Come organizzano le contestazioni
Pur non contando su grandi numeri, sanno farsi sentire. Anche grazie all’organizzazione delle loro contestazioni che seguono una rigida tabella di marcia. Tutto inizia con un raduno di fronte al palazzo di giustizia o al palazzo reale. Un primo step seguito, successivamente, dalla consegna di una petizione a una delle tante ambasciate che hanno sede in città. Un metodo che, nel tempo, le ha trasformate in pioniere di una battaglia in nome della democrazia nazionale. «Siamo alla costante ricerca di Paesi e firmatari che accolgano e appoggino le nostre istanze», ha sottolineato Chantha, che ha già incontrato gli ambasciatori degli Stati Uniti, dell’Indonesia, del Regno Unito e dell’Unione Europea.
At 10:00 am on December 23, 2020, Ms. Prum Chantha(Friday Women of #Cambodia), wife of Mr. Kak Kamphear, who is incarcerated in Prey Sar, met at the invitation of the @USAmbCambodia, Mr. W Patrick Murphy, US Ambassador to Cambodia. pic.twitter.com/fmWPD8ni8l
— Seng Mengbunrong (@SengMengbunrong) December 23, 2020
Tra violenza e aggressioni della polizia
Una prospettiva che, quando tutto è iniziato, nessuna immaginava. «Eravamo davvero molto nervose», ha raccontato Ouk Chanthy, lavoratrice tessile con un marito in prigione e condannato a 44 mesi, «non avevo minimamente idea di come funzionasse tutto questo, di come ci si potesse spendere attivamente per una causa del genere», ha aggiunto, «poi ho deciso di unirmi al gruppo ma ero spaventata. Temevo che catturassero anche me». Davanti a proteste che non hanno mai superato il limite o provocato disordini, la polizia ha optato ugualmente per la violenza, prendendo le manifestanti a calci, minacciandole e allontanandole dalle aree di ritrovo.
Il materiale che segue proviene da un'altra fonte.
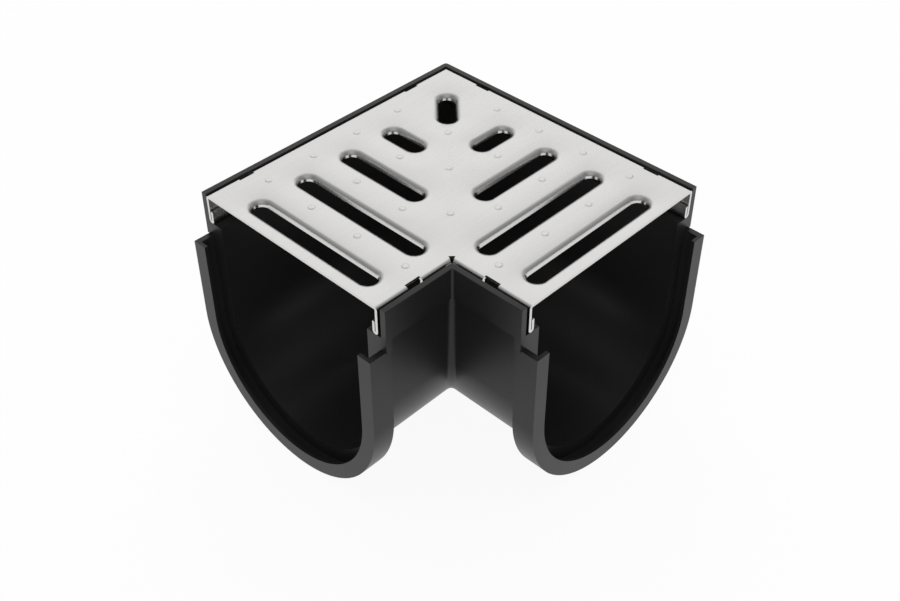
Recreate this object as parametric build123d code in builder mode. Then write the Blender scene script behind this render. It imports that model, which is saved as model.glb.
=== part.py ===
"""Right-angle corner of a round-bottomed surface drain, with its folded slotted grate.

Two pieces: a moulded channel corner with a socket collar on each leg, and a grate folded
from one stainless sheet that drops onto the seat ledge inside the rim.
Millimetres, +Z up, origin at the middle of the footprint on the ground.
Each leg is drawn along +X from the rim's outer corner and mirrored about the corner's diagonal.
"""

import os
from math import cos, radians, sin, sqrt

from build123d import *

# Channel across one leg
rim_width = 130.0
rim_wall = 3.2
rim_edge_radius = 0.4
seat_depth = 16.8
ledge_thickness = 2.6
block_chamfer = 1.7
channel_radius = 52.6
channel_wall = 2.8
overall_height = 135.2

# Channel along one leg, from the rim's outer corner
leg_length = 172.5
end_flange_thickness = 3.7
end_flange_depth = 25.0

# Socket collar that takes the next channel's plain end
collar_length = 9.3
collar_wall = 3.2
groove_depth = 5.3
lip_thickness = 2.0
plug_clearance = 0.25

# Corners of the moulding
outer_corner_radius = 2.0
inner_corner_radius = 1.3
crease_radius = 3.5
crease_run_out = 2.5

# Recess in the lower edge of the rim, on the inner side of each leg
recess_start = 134.5
recess_slope = 9.0
recess_length = 19.0
recess_height = 4.4

# Grate sheet
outer_clearance = 0.2
inner_clearance = 1.95
grate_drop = 0.45
sheet = 1.5
bend_radius = 1.9
hem_radius = 1.7
hem_thickness = 3.5
hem_return = 7.2

# Slots with rolled lips
slot_pitch = 29.82
last_slot_setback = 12.25
shortest_slot = 20.0
slot_width = 9.4
slot_outer_margin = 25.75
slot_inner_margin = 19.05
slot_diagonal_margin = 19.7
lip_roll = 2.8
lip_depth = 3.4
lip_steps = 4
corner_slot_length = 26.95
corner_slot_middle = 47.6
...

Le mogli del veberdì però non si sono lasciate scoraggiare: si sono sostenute a vicenda e, grazie alla meditazione, hanno provato a sconfiggere la paura che le tormentava. «Quando mio marito è stato fermato, due guardie mi hanno accerchiato, fino a farmi cadere e a trascinarmi sull’asfalto coi palmi delle mani sanguinanti», ha ricordato Chanty, «ero terrorizzata, ci trattavano malissimo. Poi, mi sono fatta forza, non potevo mollare. È assurdo che ci sparino, ci malmenino, minaccino le nostre famiglie per il solo fatto di non essere capaci di accogliere delle semplici critiche».
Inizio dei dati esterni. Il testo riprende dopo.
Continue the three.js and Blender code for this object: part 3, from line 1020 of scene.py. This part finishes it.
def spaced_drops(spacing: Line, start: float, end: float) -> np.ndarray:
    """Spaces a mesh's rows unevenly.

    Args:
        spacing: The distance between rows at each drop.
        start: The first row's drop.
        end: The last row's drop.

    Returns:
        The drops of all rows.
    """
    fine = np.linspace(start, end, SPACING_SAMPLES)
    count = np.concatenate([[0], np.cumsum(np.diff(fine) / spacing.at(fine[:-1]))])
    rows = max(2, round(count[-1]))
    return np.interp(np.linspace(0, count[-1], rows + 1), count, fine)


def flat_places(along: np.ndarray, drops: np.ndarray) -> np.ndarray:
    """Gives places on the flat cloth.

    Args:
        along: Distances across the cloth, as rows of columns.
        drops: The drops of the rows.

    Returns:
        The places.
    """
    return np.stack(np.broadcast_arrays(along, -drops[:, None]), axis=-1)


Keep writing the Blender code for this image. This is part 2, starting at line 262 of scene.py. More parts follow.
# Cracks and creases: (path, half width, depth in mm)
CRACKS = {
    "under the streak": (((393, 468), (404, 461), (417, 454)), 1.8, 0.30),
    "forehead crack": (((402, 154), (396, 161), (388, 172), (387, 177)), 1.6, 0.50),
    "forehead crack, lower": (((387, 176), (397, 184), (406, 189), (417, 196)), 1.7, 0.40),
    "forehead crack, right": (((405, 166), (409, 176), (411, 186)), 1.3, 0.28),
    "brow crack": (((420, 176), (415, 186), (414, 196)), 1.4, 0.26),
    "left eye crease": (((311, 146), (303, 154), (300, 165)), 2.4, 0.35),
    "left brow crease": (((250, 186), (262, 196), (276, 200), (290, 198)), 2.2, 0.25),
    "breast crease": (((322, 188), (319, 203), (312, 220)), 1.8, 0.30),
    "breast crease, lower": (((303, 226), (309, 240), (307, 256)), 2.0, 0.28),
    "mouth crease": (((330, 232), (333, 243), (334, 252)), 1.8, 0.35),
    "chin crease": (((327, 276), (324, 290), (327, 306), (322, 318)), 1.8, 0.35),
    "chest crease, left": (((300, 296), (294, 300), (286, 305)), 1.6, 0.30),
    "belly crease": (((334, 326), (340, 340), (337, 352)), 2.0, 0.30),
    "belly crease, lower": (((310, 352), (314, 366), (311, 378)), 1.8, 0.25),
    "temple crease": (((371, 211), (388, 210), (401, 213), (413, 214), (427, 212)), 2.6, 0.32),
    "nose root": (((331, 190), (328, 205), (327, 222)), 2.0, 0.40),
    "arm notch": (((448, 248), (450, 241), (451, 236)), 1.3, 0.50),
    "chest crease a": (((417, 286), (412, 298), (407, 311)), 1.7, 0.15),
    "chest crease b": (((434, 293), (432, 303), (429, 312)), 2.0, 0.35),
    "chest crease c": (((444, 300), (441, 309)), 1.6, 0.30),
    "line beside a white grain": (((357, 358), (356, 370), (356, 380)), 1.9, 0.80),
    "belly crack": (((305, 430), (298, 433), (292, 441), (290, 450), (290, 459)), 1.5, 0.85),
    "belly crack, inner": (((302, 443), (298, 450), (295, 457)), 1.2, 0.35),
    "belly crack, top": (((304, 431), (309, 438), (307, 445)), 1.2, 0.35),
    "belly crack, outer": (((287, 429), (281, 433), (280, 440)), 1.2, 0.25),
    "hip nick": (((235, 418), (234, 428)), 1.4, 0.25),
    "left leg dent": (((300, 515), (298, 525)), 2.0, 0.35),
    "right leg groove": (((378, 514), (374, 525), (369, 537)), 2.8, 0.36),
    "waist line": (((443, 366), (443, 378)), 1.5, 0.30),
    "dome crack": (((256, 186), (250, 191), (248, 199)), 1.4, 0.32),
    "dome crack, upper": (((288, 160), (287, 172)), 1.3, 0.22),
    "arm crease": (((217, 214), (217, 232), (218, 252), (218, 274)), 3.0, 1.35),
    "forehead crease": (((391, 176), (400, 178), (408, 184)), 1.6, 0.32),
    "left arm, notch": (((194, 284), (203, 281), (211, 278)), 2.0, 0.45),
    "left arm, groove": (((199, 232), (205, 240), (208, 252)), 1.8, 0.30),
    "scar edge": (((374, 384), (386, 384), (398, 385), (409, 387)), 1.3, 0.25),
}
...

Da collettivo di protesta a network che si batte per la democrazia nazionale
La conversione di un’iniziativa personale in un vero e proprio network non è passata inosservata. Almeno agli occhi di Mu Sochua, leader dell’opposizione, che ha osservato da lontano un gruppo di estranee fare fronte unito fino a spendersi per temi come la libertà di espressione. «È chiaro che, a oggi, non si battono più soltanto per loro stesse e per i loro mariti», ha precisato. «Ascoltando le loro interviste, non si vittimizzano né si piangono addosso. Si fanno vedere forti, determinate a diventare portatrici di un cambiamento tutt’altro che passeggero».
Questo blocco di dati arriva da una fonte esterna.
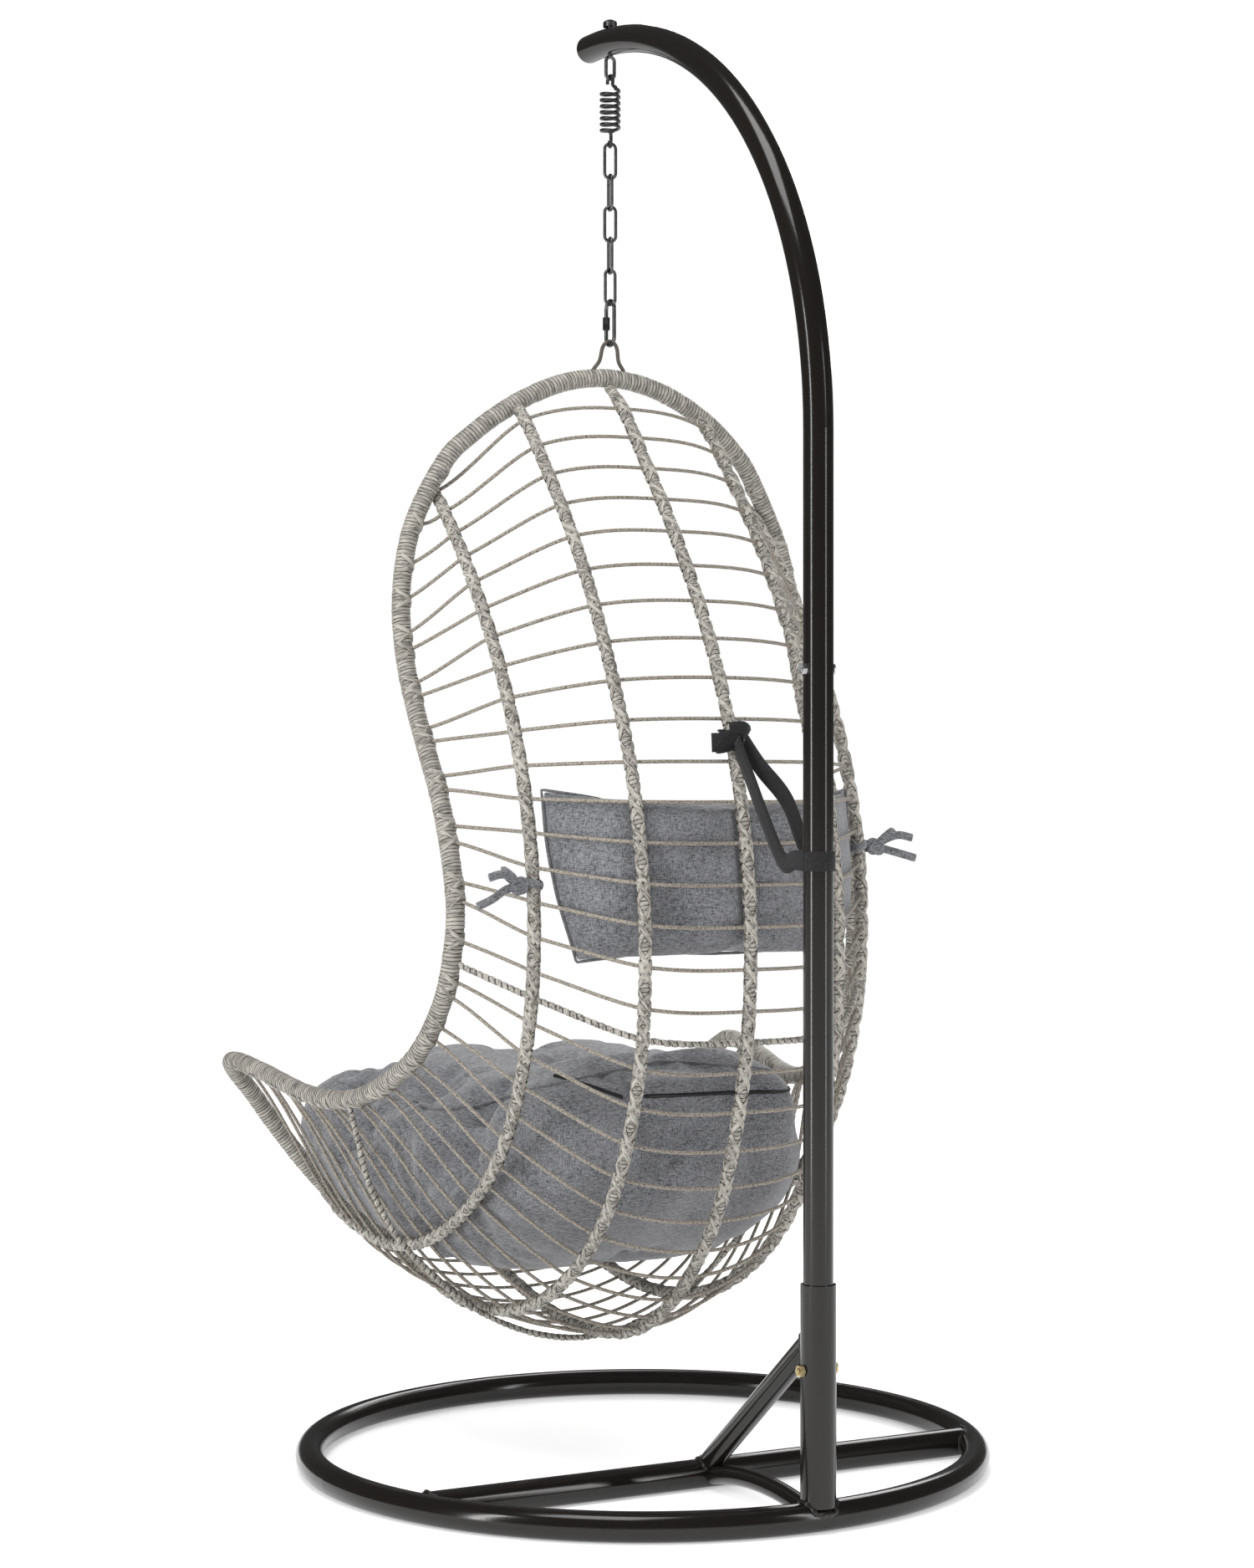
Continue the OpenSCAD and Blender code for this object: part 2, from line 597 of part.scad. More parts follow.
// The cushion's ends lean in from the back by this share of their distance past the inner ribs
neck_lean = 0.15;
module neck_cushion() {
    rows = [for (i = [0:neck_rows]) let (t = -1 + 2 * i / neck_rows, full = soft(0.98 * t, 3.5),
        x = t * neck_w / 2, thick = neck_t * full, high = neck_h / 2 * (0.8 + 0.2 * full),
        wall = place(fan(x, strand_rho(neck_phi, abs(x)), neck_phi)),
        y = wall.y - rib_d / 2 - neck_gap - thick / 2 - neck_lean * max(abs(x) - rib_x[1], 0))
        [for (q = oval(16, 2.6)) [wall.x, y + q.x * thick / 2, wall.z + q.y * high]]];
    color(fabric_grey) skin(rows);
}
// Each tie is a loop of rolled tape round an outer rib
tie_r = 3;
tie_between = [14, 13];
module tie(side, lower) {
    phi = (strand_phi[lower - 1] + strand_phi[lower]) / 2;
    p = place(on_rib(2, side, phi));
    v = unit(place(on_rib(2, side, phi + 1)) - p);
    translate(p) rotate([-atan2(v.y, v.z), 0, 0]) rotate_extrude()
        translate([rib_d / 2 + 2 * running_gap + tie_r, 0]) circle(r = tie_r);
}
module neck_cushion_ties() {
    color(fabric_grey) {
        tie(1, tie_between[0]);
        tie(-1, tie_between[1]);
    }
}

// Strap: a loop round the pole, a loop round the middle rib, and the webbing between them
strap_pole_z = 834;
strap_above = 10;
strap_phi = (strand_phi[strap_above - 1] + strand_phi[strap_above]) / 2;
strap_rib = place(on_rib(0, 1, strap_phi));
strap_r = tube_d / 2 + running_gap;
module strap_pole_loop() {
    color(web_black) translate([0, pole_y, strap_pole_z - web_w / 2]) rotate_extrude(angle = 180)
        translate([strap_r, 0]) square([web_t, web_w]);
}
module strap_rib_loop() {
    v = unit(place(on_rib(0, 1, strap_phi + 1)) - strap_rib);
    color(web_black) translate(strap_rib) rotate([-atan2(v.y, v.z), 0, 0]) translate([0, 0, -web_w / 2])
        rotate_extrude() translate([rib_d / 2 + web_gap, 0]) square([web_t, web_w]);
}
module strap_web() {
    end = strap_rib + [rib_d / 2, rib_d / 2 + web_t + 14, -8];
    start = [strap_r + web_t / 2, pole_y, strap_pole_z];
    sag = [[0, -22, 0], [-3, -52, 2], [-6, -88, 22]];
    color(web_black) for (side = [-1, 1])
        sweep([for (p = curve(concat([start], [for (s = sag) start + s], [end]), 3)) [side * p.x, p.y, p.z]],
            oblong(web_t, web_w), [1, 0, 0]);
}

base_ring();
base_crossbar();
base_link_tube();
post_socket();
diagonal_brace();
lower_pole();
upper_arm();
arm_end_plug();
socket_bolt();
socket_nut();
joint_bolt();
joint_nut();
eye_bolt();
eye_bolt_cap_nut();
coil_spring();
chain_link(1);  // chain_link_1
chain_link(2);  // chain_link_2
chain_link(3);  // chain_link_3
chain_link(4);  // chain_link_4
chain_link(5);  // chain_link_5
screw_link();
screw_link_nut();
hanging_loop();
basket_rim();
rib_middle();
rib_left_inner();
rib_right_inner();
rib_left_outer();
rib_right_outer();
seat_hoop();
cradle_hoop();
strands_left_back();
strands_right_back();
strands_left_side();
strands_right_side();
strands_left_wing();
strands_right_wing();
seat_cushion();
neck_cushion();
neck_cushion_ties();
strap_pole_loop();
strap_web();
strap_rib_loop();
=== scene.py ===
import bpy
import math
import numpy as np
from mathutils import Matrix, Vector


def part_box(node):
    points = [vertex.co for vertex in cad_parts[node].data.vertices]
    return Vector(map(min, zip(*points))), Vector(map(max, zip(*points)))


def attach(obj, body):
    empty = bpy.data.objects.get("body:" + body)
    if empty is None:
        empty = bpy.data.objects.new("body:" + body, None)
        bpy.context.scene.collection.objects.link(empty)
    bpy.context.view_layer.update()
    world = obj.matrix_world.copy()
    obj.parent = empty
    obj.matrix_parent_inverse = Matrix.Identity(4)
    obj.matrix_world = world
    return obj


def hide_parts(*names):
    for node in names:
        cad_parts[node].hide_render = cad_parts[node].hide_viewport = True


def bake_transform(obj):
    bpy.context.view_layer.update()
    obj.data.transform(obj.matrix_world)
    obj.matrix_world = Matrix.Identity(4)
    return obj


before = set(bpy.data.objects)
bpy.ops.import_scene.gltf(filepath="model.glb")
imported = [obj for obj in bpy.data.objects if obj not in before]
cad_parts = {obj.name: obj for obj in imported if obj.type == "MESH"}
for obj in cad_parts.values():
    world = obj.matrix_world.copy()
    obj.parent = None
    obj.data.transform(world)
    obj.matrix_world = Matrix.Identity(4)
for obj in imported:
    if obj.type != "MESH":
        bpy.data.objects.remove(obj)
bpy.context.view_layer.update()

# ---------------------------------------------------------------- shape of the basket, in metres
HOOP_R = 0.0045
RIM_R = 0.013
RIB_R = 0.00775
STRAND_R = 0.0025
SHAPE_LOW = 0.142
FAN = np.array([-0.320, 0.930])
RIB_X = [0.0, 0.145, 0.250]
RIB_FIRST, RIB_STEP = -105.0, 15.0
RIB_RHO = np.array([
    [705, 735, 800, 855, 845, 790, 730, 675, 635, 610, 610, 640],
    [690, 715, 765, 805, 810, 770, 710, 655, 610, 590, 590, 612],
    [612, 640, 670, 685, 685, 650, 600, 550, 510, 485, 480, 490]]) / 1000
RIB_TOP = [60.6, 59.3, 55.6]
RIB_FRONT = [-100.4, -100.3, -100.8]
RIM_HALF = np.array([
    [0, -6, 1500], [62, -6, 1492], [120, -6, 1470], [171, -10, 1440], [209, -17, 1410],
    [239, -25, 1380], [274, -30, 1320], [298, -28, 1260], [311, -22, 1180], [313, -4, 1100],
    [310, 30, 1020], [305, 96, 900], [308, 142, 790], [312, 148, 720], [317, 122, 640],
    [330, 63, 565], [350, -20, 516], [367, -95, 497], [386, -180, 500], [405, -290, 521],
    [414, -370, 531], [408, -403, 520], [365, -430, 475], [326, -440, 426], [267, -442, 354],
    [190, -448, 278], [142, -452, 253], [70, -455, 242], [0, -455, 240]]) / 1000
RIM_TIP = 20
CRADLE_Y = -0.080
CRADLE_HALF = np.array([[362, 492], [350, 444], [330, 375], [290, 305], [250, 262], [200, 217],
                        [145, 181], [75, 153], [0, 142]]) / 1000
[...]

Ovviamente, non tutti sono riusciti a comprendere e ad accettare rischi simili. Chantha e molte altre compagne, ad esempio, sono state bloccate da diversi familiari sui social e il loro numero è sparito dalle rubriche di tanti conoscenti che, per paura di finire nel radar delle autorità, hanno preferito allontanarle. Anche in ambito lavorativo, le cose non sono poi così semplici e trovare qualcuno disponibile ad assumerle è sempre più raro. Tutto pare remare contro di loro ma, a oggi, nessuna ha intenzione di fermarsi: la libertà delle persone che amano vale decisamente di più.